著者
Hosung PARK Seungsoo NAM Eun Man CHOI Daeseon CHOI
出版者
The Institute of Electronics, Information and Communication Engineers
雑誌
IEICE Transactions on Information and Systems (ISSN:09168532)
巻号頁・発行日
vol.E101.D, no.12, pp.3092-3101, 2018-12-01 (Released:2018-12-01)
参考文献数
35
被引用文献数
2 2

Hidden Singer is a television program in Korea. In the show, the original singer and four imitating singers sing a song in hiding behind a screen. The audience and TV viewers attempt to guess who the original singer is by listening to the singing voices. Usually, there are few correct answers from the audience, because the imitators are well trained and highly skilled. We propose a computerized system for distinguishing the original singer from the imitating singers.
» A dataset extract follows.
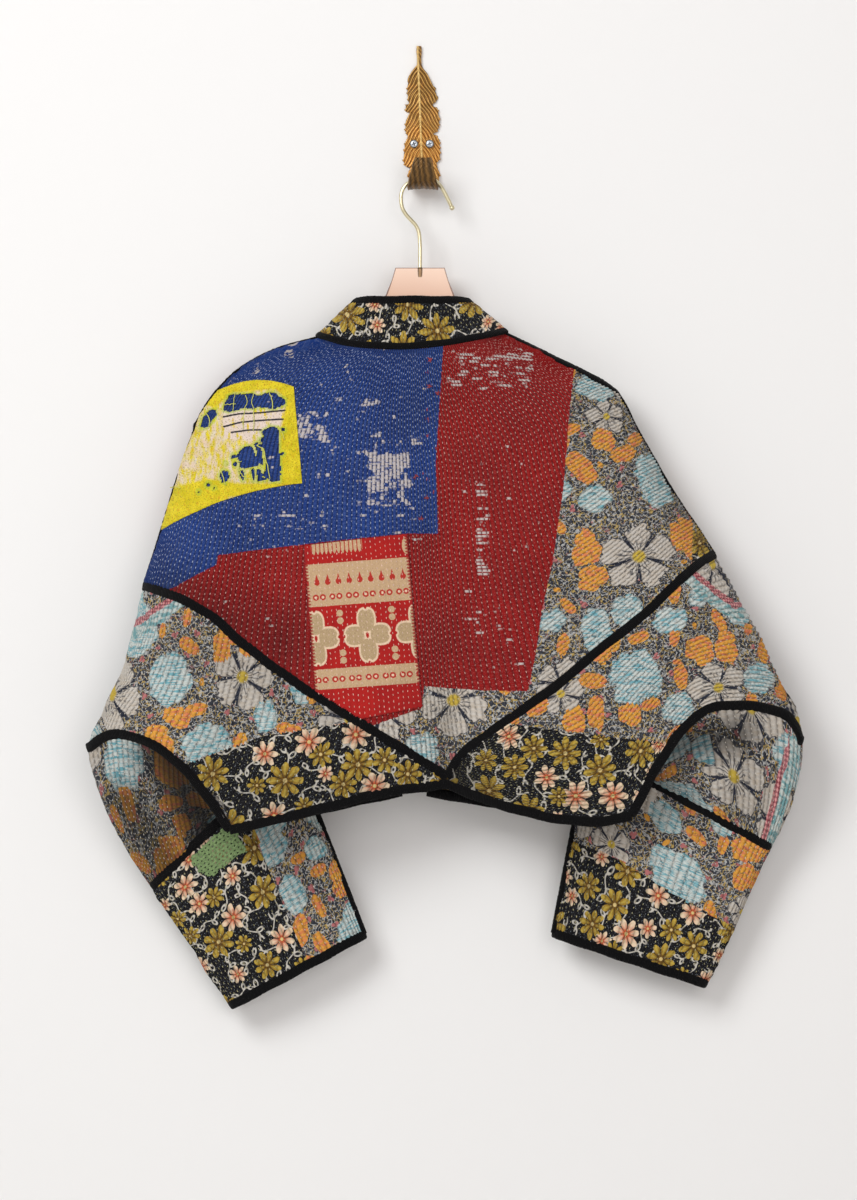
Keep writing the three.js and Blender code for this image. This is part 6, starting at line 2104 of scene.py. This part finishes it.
# ------------------------------------------------------------------ green patch
# A scrap of open sage-green weave, soft and frayed at its edge, is darned over a thin place
# at the top of the left cuff, under the tape.
KNIT_U, KNIT_V = (0.08, 0.27), (0.03, 0.36)
KNIT_CELLS = (66, 44)
KNIT_SHAPE = [(-246, -748), (-207, -712), (-160, -722), (-176, -742), (-192, -748), (-208, -762),
              (-222, -770), (-234, -762)]


def sage_weave(name):
    """Loose green wool, lighter where it is rubbed."""
    vat = Vat(name)
    u, v = vat.map("flat")
    fuzz = vat.noise(u * 0.5, v * 0.5, 2.0, detail=3.0)
    fine = vat.noise(u * 1.6, v * 1.6, 5.0, detail=1.0)
    colour = vat.blend(fuzz.over(0.5, 0.3), srgb(84, 108, 68), srgb(122, 146, 96))
    colour = vat.blend(fine.over(0.56, 0.2) * 0.4, colour, srgb(160, 176, 132))
    return vat.finish(
        colour, fine, rough=0.93, distance=0.0005, strength=0.7,
        Sheen_Weight=0.12, Specular_IOR_Level=0.2,
    )


share_u, share_v = shares(*KNIT_CELLS)
knit_points = cut["left"]["cuff"](
    KNIT_U[0] + (KNIT_U[1] - KNIT_U[0]) * share_u, KNIT_V[0] + (KNIT_V[1] - KNIT_V[0]) * share_v
)
knit_out = outward(knit_points, cut["left"]["hand"], False)
knit_seat = seat_on("cuff_left", knit_points, knit_out, 0.3)
i, j = np.meshgrid(np.arange(KNIT_CELLS[0]), np.arange(KNIT_CELLS[1]))
eyelets = (i + (j // 3) % 2) % 3 == 1
eyelets &= j % 3 == 1
from_rim = np.minimum(np.minimum(i, KNIT_CELLS[0] - 1 - i), np.minimum(j, KNIT_CELLS[1] - 1 - j))
worn_rim = from_rim < 1.5 + 1.6 * wander(i * 1.0, j * 1.0, 9, 501)
ragged = 2.2 * wander(knit_points[..., 0], knit_points[..., 2], 11, 502)
left_of_it = inside_shape(knit_points, KNIT_SHAPE) + ragged > 0
left_of_it = left_of_it[:-1, :-1] & left_of_it[1:, 1:]
knit_mesh = plate_of_cloth(
    "green_patch", knit_seat + knit_out * PATCH_THICK * 0.8, knit_seat,
    ~eyelets & ~worn_rim & left_of_it,
    cut["left"]["hand"],
)
green_patch = finish_plate(
    "green_patch", knit_mesh, np.stack([share_u * 80, share_v * 55], -1), {},
    sage_weave("sage_weave"),
    "patch_knit", "knit_patch",
)

# ------------------------------------------------------------------ feather hook
# A feather of cast brass lies flat on the wall, with its barbs cut in and its rib proud. Its
# foot is drawn out into a tongue that turns forward and up, and two screws hold it.
LEFT_VANE = [  # height, and how far the edge stands from the middle
    (107, -3.7), (101, -4.0), (94, -3.2), (87, -3.4), (84, -6), (79, -9.8), (71, -12), (62, -13.6),
    (51, -12.8), (46, -11.6), (45, -14.8), (38, -15.6), (36, -9.8), (34.5, -12), (28, -15),
    (17, -15.6), (9.5, -12), (6, -15.5), (-3, -16.6), (-13, -17.6), (-19, -16.6), (-22.5, -8),
    (-27, -12), (-30, -14), (-35, -10),
]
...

During the training phase, the system learns only the original singer's song because it is the one the audience has heard before. During the testing phase, the songs of five candidates are provided to the system and the system then determines the original singer. The system uses a 1-class authentication method, in which only a subject model is made. The subject model is used for measuring similarities between the candidate songs. In this problem, unlike other existing studies that require artist identification, we cannot utilize multi-class classifiers and supervised learning because songs of the imitators and the labels are not provided during the training phase. Therefore, we evaluate the performances of several 1-class learning algorithms to choose which one is more efficient in distinguishing an original singer from among highly skilled imitators. The experiment results show that the proposed system using the autoencoder performs better (63.33%) than other 1-class learning algorithms: Gaussian mixture model (GMM) (50%) and one class support vector machines (OCSVM) (26.67%). We also conduct a human contest to compare the performance of the proposed system with human perception. The accuracy of the proposed system is found to be better (63.33%) than the average accuracy of human perception (33.48%).